**TASK DESCRIPTION:** Pull out of the data below the stretch of lines bounded by the one containing "channel_bracket();" and the one containing "point = shown.matrix_world", both bounds included, unchanged.

**RAW DATA:**
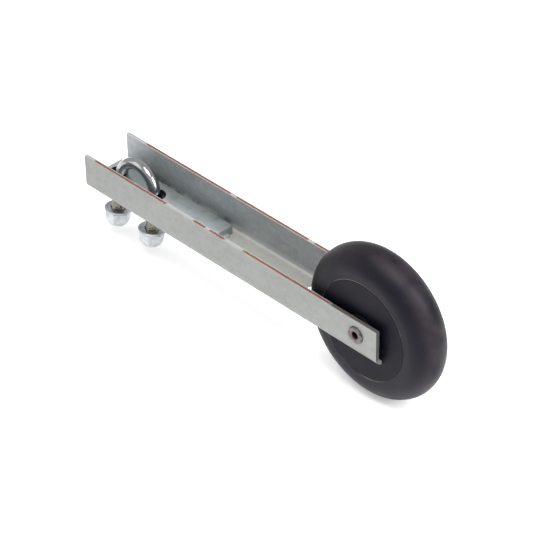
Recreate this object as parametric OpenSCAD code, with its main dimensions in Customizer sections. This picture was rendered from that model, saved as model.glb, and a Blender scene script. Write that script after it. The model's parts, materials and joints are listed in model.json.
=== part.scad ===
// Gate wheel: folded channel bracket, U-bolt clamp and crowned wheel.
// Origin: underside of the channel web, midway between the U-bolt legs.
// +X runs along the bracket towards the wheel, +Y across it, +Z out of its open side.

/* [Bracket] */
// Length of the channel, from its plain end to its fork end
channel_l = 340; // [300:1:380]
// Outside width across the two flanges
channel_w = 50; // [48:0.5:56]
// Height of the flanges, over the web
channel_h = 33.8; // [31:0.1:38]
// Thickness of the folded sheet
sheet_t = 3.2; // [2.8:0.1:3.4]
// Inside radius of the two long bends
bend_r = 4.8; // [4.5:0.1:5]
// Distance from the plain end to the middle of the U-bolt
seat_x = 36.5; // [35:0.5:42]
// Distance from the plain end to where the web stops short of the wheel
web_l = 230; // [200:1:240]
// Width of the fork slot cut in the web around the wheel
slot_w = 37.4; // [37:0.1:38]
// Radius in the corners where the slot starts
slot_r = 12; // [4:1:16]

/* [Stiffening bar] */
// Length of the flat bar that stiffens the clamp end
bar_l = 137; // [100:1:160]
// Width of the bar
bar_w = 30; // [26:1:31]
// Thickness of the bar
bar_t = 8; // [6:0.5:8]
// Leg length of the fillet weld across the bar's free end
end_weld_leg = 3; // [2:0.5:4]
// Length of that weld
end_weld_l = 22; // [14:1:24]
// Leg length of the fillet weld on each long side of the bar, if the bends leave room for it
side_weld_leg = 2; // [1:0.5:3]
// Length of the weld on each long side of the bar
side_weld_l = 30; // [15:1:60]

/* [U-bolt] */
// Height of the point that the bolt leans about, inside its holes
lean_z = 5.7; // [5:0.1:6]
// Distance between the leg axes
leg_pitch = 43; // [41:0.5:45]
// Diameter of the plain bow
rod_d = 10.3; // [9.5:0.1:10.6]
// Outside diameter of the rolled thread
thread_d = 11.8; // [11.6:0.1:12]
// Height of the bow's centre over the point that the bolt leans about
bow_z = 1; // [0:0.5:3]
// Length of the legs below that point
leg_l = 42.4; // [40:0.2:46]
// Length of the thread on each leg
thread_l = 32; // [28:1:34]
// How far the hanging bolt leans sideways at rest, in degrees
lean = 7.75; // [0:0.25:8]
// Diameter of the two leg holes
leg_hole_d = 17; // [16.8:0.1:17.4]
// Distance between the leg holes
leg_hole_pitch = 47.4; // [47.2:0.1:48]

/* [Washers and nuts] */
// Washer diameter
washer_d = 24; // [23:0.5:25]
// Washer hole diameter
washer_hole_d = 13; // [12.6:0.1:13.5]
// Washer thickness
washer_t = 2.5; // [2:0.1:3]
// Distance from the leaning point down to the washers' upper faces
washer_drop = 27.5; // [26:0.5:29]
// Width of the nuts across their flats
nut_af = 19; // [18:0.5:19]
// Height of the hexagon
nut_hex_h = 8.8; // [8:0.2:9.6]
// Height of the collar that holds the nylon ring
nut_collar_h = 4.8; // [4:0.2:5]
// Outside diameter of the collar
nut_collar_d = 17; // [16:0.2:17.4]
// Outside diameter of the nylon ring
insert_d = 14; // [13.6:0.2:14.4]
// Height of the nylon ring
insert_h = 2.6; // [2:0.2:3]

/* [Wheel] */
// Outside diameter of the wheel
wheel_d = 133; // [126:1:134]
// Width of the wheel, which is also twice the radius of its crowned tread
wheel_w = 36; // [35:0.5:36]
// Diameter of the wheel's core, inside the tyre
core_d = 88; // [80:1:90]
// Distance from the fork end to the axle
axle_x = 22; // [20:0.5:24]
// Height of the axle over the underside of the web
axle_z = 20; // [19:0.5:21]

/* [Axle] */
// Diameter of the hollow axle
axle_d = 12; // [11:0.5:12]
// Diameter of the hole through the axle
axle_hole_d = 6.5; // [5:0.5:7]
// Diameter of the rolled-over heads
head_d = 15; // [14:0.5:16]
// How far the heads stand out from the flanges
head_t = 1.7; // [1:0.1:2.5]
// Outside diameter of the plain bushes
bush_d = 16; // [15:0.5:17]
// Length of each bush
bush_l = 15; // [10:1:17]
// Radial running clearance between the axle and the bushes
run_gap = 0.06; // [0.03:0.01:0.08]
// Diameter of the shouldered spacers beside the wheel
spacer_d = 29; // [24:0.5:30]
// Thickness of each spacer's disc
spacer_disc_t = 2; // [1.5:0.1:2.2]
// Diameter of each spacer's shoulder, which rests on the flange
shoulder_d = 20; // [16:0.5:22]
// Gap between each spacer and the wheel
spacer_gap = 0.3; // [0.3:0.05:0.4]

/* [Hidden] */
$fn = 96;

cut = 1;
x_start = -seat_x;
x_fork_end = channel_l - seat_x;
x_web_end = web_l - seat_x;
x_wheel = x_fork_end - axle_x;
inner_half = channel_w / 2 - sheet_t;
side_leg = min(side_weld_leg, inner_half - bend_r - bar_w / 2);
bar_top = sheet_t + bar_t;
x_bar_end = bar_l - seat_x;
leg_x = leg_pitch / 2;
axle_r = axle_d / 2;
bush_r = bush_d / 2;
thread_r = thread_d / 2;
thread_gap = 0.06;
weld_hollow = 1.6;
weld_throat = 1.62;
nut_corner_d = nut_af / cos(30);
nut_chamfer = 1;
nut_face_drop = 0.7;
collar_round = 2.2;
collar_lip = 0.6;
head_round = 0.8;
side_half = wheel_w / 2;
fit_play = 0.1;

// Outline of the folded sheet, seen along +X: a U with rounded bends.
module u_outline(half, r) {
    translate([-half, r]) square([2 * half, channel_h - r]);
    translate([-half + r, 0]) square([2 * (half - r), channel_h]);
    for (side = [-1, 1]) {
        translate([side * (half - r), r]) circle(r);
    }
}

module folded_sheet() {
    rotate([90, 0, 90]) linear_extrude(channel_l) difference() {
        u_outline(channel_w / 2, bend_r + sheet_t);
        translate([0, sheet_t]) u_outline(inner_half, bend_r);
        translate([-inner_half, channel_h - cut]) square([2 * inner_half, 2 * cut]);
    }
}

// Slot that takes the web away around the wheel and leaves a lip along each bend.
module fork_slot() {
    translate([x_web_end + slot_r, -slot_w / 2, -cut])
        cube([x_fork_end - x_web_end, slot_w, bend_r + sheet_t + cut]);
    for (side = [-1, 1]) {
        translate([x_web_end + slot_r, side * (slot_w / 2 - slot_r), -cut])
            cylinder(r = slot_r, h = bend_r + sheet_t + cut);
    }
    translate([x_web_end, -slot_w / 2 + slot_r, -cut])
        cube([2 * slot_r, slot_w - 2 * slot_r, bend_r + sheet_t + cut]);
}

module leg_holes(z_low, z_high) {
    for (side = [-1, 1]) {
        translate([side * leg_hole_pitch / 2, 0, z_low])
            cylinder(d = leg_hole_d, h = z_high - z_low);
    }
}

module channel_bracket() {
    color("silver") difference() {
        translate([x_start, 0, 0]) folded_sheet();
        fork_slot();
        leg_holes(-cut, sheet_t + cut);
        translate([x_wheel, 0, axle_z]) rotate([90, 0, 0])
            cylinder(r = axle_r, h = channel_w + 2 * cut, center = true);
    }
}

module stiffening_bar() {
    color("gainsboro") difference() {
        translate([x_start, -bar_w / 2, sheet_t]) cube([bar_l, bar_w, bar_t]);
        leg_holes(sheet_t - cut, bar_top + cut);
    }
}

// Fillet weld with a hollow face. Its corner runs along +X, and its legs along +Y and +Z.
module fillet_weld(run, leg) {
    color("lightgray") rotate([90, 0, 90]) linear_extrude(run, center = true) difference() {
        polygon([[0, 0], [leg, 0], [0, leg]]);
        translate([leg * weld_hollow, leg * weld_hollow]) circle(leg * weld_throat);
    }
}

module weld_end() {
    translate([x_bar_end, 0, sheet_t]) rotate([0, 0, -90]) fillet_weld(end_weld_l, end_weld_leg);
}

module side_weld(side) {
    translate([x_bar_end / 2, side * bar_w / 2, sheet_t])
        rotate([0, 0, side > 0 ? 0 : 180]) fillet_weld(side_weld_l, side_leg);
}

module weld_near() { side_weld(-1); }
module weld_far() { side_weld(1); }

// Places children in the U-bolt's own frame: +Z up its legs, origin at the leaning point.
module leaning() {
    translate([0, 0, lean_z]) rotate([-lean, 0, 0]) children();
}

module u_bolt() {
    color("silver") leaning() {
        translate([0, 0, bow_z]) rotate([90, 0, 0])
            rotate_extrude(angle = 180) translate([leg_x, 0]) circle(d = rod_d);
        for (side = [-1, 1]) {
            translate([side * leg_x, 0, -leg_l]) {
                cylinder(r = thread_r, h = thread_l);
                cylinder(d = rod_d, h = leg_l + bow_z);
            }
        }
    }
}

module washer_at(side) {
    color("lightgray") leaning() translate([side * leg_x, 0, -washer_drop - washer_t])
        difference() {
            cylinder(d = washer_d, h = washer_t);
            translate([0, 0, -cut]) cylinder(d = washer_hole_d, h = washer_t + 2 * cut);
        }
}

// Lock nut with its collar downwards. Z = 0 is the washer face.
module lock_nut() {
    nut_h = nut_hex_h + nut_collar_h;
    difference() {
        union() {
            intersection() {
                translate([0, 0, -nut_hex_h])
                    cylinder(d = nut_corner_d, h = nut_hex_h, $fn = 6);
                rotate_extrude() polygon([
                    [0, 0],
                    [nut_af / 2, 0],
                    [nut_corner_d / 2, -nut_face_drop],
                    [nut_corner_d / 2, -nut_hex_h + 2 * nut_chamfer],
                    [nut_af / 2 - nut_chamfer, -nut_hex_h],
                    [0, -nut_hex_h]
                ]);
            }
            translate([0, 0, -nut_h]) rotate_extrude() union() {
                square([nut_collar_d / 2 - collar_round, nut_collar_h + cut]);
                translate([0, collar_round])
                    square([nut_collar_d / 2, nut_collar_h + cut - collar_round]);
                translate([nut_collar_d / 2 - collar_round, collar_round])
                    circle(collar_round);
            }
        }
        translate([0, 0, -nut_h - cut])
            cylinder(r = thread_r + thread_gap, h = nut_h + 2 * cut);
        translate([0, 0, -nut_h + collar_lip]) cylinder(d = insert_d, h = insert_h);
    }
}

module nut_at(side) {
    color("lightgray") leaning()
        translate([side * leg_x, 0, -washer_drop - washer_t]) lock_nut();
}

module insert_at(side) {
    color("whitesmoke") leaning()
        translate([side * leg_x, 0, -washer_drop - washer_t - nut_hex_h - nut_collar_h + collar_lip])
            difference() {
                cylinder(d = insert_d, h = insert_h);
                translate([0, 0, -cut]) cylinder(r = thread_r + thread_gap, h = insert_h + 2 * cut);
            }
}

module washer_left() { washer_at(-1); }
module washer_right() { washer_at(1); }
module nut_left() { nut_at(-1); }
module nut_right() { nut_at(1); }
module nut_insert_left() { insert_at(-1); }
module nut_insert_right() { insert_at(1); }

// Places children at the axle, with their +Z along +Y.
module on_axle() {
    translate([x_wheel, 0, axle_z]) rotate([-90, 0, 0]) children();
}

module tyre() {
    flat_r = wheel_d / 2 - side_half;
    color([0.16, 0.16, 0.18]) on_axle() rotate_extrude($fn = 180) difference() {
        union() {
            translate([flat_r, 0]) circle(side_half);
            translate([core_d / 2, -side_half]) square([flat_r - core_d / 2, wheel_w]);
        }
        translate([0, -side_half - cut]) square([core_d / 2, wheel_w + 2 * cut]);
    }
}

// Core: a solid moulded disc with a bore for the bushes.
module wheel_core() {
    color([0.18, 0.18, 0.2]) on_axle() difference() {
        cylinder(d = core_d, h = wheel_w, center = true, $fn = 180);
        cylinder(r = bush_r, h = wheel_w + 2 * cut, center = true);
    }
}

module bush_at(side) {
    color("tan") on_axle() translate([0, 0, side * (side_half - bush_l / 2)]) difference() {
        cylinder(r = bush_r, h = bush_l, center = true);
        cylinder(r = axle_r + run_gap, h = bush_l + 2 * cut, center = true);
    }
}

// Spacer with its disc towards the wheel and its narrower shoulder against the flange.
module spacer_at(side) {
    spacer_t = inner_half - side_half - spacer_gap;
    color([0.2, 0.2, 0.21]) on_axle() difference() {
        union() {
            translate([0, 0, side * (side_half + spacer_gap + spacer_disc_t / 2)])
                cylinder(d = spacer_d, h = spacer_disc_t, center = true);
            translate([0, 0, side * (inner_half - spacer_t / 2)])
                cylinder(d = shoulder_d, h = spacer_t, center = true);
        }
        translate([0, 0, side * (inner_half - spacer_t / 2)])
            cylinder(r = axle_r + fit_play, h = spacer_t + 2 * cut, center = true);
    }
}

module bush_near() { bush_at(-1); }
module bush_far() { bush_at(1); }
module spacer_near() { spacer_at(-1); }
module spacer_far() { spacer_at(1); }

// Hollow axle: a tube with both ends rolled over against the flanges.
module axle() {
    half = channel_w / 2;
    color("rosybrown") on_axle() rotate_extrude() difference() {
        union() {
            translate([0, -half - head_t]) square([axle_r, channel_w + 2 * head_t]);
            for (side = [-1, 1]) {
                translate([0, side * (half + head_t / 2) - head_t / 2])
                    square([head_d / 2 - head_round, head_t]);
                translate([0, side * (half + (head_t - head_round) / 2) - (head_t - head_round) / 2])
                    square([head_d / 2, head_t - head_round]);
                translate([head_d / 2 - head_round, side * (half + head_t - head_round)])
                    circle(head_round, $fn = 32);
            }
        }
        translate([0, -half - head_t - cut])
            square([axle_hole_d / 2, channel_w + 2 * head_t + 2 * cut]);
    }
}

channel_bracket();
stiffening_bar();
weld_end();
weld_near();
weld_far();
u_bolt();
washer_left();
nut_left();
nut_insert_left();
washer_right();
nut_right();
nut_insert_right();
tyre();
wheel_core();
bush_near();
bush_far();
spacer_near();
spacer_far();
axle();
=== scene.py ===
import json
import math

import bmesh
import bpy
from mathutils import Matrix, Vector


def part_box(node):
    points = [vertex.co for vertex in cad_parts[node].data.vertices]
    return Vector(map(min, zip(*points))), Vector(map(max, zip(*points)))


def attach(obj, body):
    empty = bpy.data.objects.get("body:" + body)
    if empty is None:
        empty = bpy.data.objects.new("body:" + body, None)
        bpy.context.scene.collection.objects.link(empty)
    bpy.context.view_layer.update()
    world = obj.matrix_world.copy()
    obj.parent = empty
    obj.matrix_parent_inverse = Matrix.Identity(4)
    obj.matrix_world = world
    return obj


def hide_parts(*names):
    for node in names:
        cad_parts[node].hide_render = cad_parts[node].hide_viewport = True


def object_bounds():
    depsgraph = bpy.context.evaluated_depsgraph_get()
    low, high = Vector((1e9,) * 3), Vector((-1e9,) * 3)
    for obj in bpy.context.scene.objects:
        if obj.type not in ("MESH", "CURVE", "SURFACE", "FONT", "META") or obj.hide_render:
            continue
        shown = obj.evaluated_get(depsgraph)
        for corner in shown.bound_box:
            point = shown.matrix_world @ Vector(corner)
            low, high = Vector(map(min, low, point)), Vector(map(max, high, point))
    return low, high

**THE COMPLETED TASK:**
channel_bracket();
stiffening_bar();
weld_end();
weld_near();
weld_far();
u_bolt();
washer_left();
nut_left();
nut_insert_left();
washer_right();
nut_right();
nut_insert_right();
tyre();
wheel_core();
bush_near();
bush_far();
spacer_near();
spacer_far();
axle();
=== scene.py ===
import json
import math

import bmesh
import bpy
from mathutils import Matrix, Vector


def part_box(node):
    points = [vertex.co for vertex in cad_parts[node].data.vertices]
    return Vector(map(min, zip(*points))), Vector(map(max, zip(*points)))


def attach(obj, body):
    empty = bpy.data.objects.get("body:" + body)
    if empty is None:
        empty = bpy.data.objects.new("body:" + body, None)
        bpy.context.scene.collection.objects.link(empty)
    bpy.context.view_layer.update()
    world = obj.matrix_world.copy()
    obj.parent = empty
    obj.matrix_parent_inverse = Matrix.Identity(4)
    obj.matrix_world = world
    return obj


def hide_parts(*names):
    for node in names:
        cad_parts[node].hide_render = cad_parts[node].hide_viewport = True


def object_bounds():
    depsgraph = bpy.context.evaluated_depsgraph_get()
    low, high = Vector((1e9,) * 3), Vector((-1e9,) * 3)
    for obj in bpy.context.scene.objects:
        if obj.type not in ("MESH", "CURVE", "SURFACE", "FONT", "META") or obj.hide_render:
            continue
        shown = obj.evaluated_get(depsgraph)
        for corner in shown.bound_box:
            point = shown.matrix_world @ Vector(corner)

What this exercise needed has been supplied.